For a long time, the difficulties of operating in an ephemerally stable bowl of porridge kept all but the most eager of archaeologists at bay. But, over the last seven years, our small team of international scientists in collaboration with the University of Botswana have painstakingly pieced together thousands of fragments of worked silcrete to try to understand how long humanity has been hanging out in this lakebed and what on earth they might have been doing here.
Logging over 80 new Stone Age archaeological sites and artefact scatters on the lakebed, the researchers excavated six of these in detail, stripping back the surface salt rind to carefully map every fragment of stone artefact deposited at the sites. The archaeologists then used an approach known as Chaine Operatoire – reconstructing the operational sequence of the stone tool makers to see what choices those humans were making in the past. How was the tool made? How was it used? Resharpened? Recycled? Why was it discarded?
All the excavated sites had a common theme – they withheld the fleeting remnants of a band of Middle Stone Age humans who sat for a few moments or hours on a dry lake bed, taking time out to fashion tools out of silcrete. Geochemical fingerprinting of both the artefacts and natural outcrops of silcrete in the basin enabled geologists to determine where the material for making the tools had come from. The chemical signatures suggest this was a landscape well-known to Middle Stone Age people, and evidence shows these people would move large lumps of suitable rock between 7 and 55km if they thought it was high enough quality. Nearly all the archaeological finds were made from black silcrete formed from the lake mud, its fine-grained texture perfect for fashioning tools.
The abundance of silcrete in the basin lent itself to perfectionism, with tool-makers happy to discard tools impaired by the slightest mistake. Bungled artefacts were often found a little way from where the rest of the knapped fragments were refitted, and the archaeologists like to joke that they might have been thrown in anger or frustration at the mistake – a 70,000-year-old tantrum recorded in mud and stone. No perfect tools were found at any of the sites – those had presumably been taken away for hunting elsewhere. Neither was there evidence of any of the imperfect remnants used in hunting. These were most likely retooling sites for groups of people rich in time and stone. Sometimes, the knappers produced knives and scrapers, but mostly, they made points that were symmetrical and not too thick, the kind that might be hafted as a spear for hunting. It is hard not to speculate that all those years ago, we too may have once been much like the lions that annually follow the herds of migrating Zebra into the basin today: walking a journey that offered rich rewards.
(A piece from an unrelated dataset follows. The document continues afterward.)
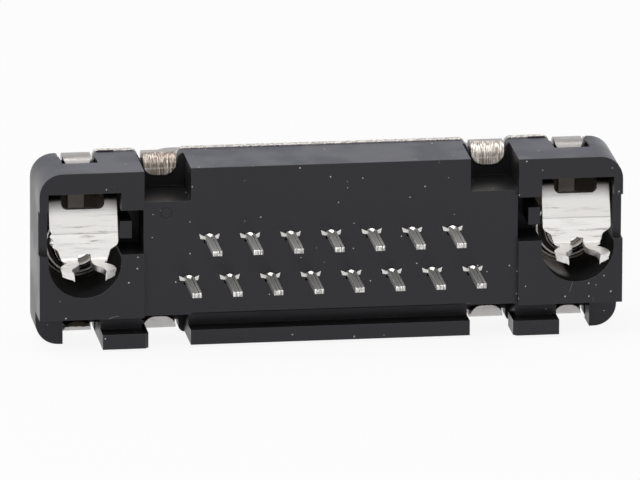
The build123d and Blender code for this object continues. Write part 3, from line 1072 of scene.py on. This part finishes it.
@dataclass
class Studio:
    """Plain pale floor, white surroundings, soft lamps and the camera."""

    turn: float = 7.90
    tilt: float = 15.56
    roll: float = 0.209
    distance: float = 952.0 * MM
    focal_pixels: float = 14206.0
    image_width: float = 640.0
    sensor: float = 36.0
    aim: Triple = (0.0, -5.45 * MM, 0.0)
    aim_right: float = -0.732 * MM
    aim_up: float = 0.862 * MM
    white: Colour = (1.0, 1.0, 1.0)
    floor_size: float = 4.0
    floor_colour: Colour = (0.9, 0.9, 0.9)
    floor_rough: float = 0.9
    floor_white: float = 0.9
    ambient: float = 0.5

    def build(self) -> None:
        """Build everything round the connector."""
        self._camera()
        self._world()
        self._floor()
        self._lamp("top_softbox", (-0.12, -0.1, 0.42), 0.34, 0.8)
        self._lamp("front_softbox", (-0.25, -0.5, 0.22), 0.3, 0.5)
        bpy.context.scene.view_settings.view_transform = "Standard"
        LOG.info("built the studio")

    def _camera(self) -> None:
        """Camera that sees the connector from behind, a little from the left and above."""
        turn, tilt, roll = (math.radians(angle) for angle in (self.turn, self.tilt, self.roll))
        ahead = Vector((math.sin(turn) * math.cos(tilt), math.cos(turn) * math.cos(tilt), -math.sin(tilt)))
        level = Vector((math.cos(turn), -math.sin(turn), 0.0))
        upright = level.cross(ahead)
        right = level * math.cos(roll) + upright * math.sin(roll)
        up = upright * math.cos(roll) - level * math.sin(roll)
        target = Vector(self.aim) + level * self.aim_right + upright * self.aim_up
        data = bpy.data.cameras.new("photo_camera")
        data.sensor_width = self.sensor
        data.lens = self.focal_pixels * self.sensor / self.image_width
        data.clip_start = 0.01
        data.clip_end = 20.0
        camera = show("photo_camera", data)
        axes = Matrix((right, up, -ahead)).transposed()
        camera.matrix_world = Matrix.Translation(target - ahead * self.distance) @ axes.to_4x4()
        bpy.context.scene.camera = camera

    def _seen_or_mirrored(self, desk: Desk) -> Socket:
        """One for rays that show the surroundings, in the view or in a reflection."""
        path = desk.add("ShaderNodeLightPath").outputs
        seen = desk.math("MAXIMUM", path["Is Camera Ray"], path["Is Glossy Ray"])
        return desk.math("MAXIMUM", seen, path["Is Transmission Ray"])

    def _world(self) -> None:
        """White where it is seen, dimmer where it lights."""
        world = bpy.data.worlds.new("white_room")
        world.use_nodes = True
        bpy.context.scene.world = world
        desk = Desk(world.node_tree)
        strength = desk.fade(self._seen_or_mirrored(desk), self.ambient, 1.0)
        background = world.node_tree.nodes["Background"]
        desk.feed(background.inputs["Color"], self.white)
        desk.feed(background.inputs["Strength"], strength)

    def _floor(self) -> None:
        """Pale floor under the connector, nearly white in the view."""
        half = self.floor_size / 2
        level = min(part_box(name)[0].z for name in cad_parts)
        mesh = bpy.data.meshes.new("floor")
        corners = [(-half, -half, level), (half, -half, level), (half, half, level), (-half, half, level)]
        mesh.from_pydata(corners, [], [(0, 1, 2, 3)])
        floor = show("floor", mesh)
        material = bpy.data.materials.new("pale_floor")
        material.use_nodes = True
        nodes = material.node_tree.nodes
        desk = Desk(material.node_tree)
        surface = nodes["Principled BSDF"]
        desk.feed(surface.inputs["Base Color"], self.floor_colour)
        desk.feed(surface.inputs["Roughness"], self.floor_rough)
        glow = desk.add("ShaderNodeEmission", {"Color": self.white, "Strength": 1.0})
        share = desk.product(self._seen_or_mirrored(desk), self.floor_white)
        mixed = desk.add("ShaderNodeMixShader", {0: share, 1: surface.outputs[0], 2: glow.outputs[0]})
        desk.feed(nodes["Material Output"].inputs["Surface"], mixed.outputs[0])
        dress(floor, material)

    def _lamp(self, name: str, place: Triple, size: float, power: float) -> None:
        """Square soft lamp that faces the connector."""
        data = bpy.data.lights.new(name, "AREA")
        data.shape = "SQUARE"
        data.size = size
        data.energy = power
        lamp = show(name, data)
        lamp.location = place
        lamp.rotation_euler = Vector(place).to_track_quat("Z", "Y").to_euler()


def main() -> None:
    """Build the finishes, the sub-assemblies and the studio in order."""
    logging.basicConfig(level=logging.INFO, format="%(name)s: %(message)s")
    effects = Effects()
    Studio().build()
    Housing().build(MouldedPlastic().build(effects))
    Shell().build(PlatedSteel().build(effects))
    ContactField().build(ContactMetal().build(effects))
    strap = TinnedStrap().build(effects)
    thread = screw_thread(TurnedNickel().build(effects))
    for side in Side:
        BoardLock(side).build(strap)
        ThreadedInsert(side).build(thread)
    for name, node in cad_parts.items():
        LOG.info("%s has %d faces", name, len(node.data.polygons))


if __name__ == "__main__":
    main()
Perhaps the biggest surprise in this geochemically active basin full of migrating ungulates was how well-preserved these sites were. In some cases, locating where a single human sat and fashioned a tool 75,000 years ago was possible. As well as piecing together the archaeology, our team used Optically Stimulated Luminescence (OSL) dating to reconstruct how and when the landforms and sediments around the sites were deposited. From this, we concluded that several of these sites were rapidly buried by lake sediments not long after they were occupied. They remained buried for thousands of years until sometime in the last few centuries when the lakebed experienced some of the driest conditions of its long and dramatic history. Eroding as vast plumes of dust, removing these ancient lake sediments reveals older surfaces from past dry times. This unique landscape history has allowed the lake to preserve phenomenal snippets of our human story – windows that transcended extraordinary periods to open onto a few tangible moments of our collective past.
Time seems compressed in the Makgadikgadi, and it feels like one can almost touch the ghosts of humanity’s ancestors. Sometimes, I watch visitors sit on that lakebed; I see them take in the enormity of that connection. I see them reach out and touch a rock last held by a man or woman who walked here 70,000 years ago. I see them trying to picture a 66,000km² lake, already disturbed by the vastness of billions of stars above their heads, already in awe of the giant Baobabs that have witnessed so many of us come and go over thousands of years. I see their sense of place in the big picture being profoundly destabilised, and I see them clock the extraordinary collective journey of humanity. In a world that is now so obsessively focused on the self, this place provides a very different perspective, one that can be healing, humbling, and disturbing. That is the magic of the Makgadikgadi.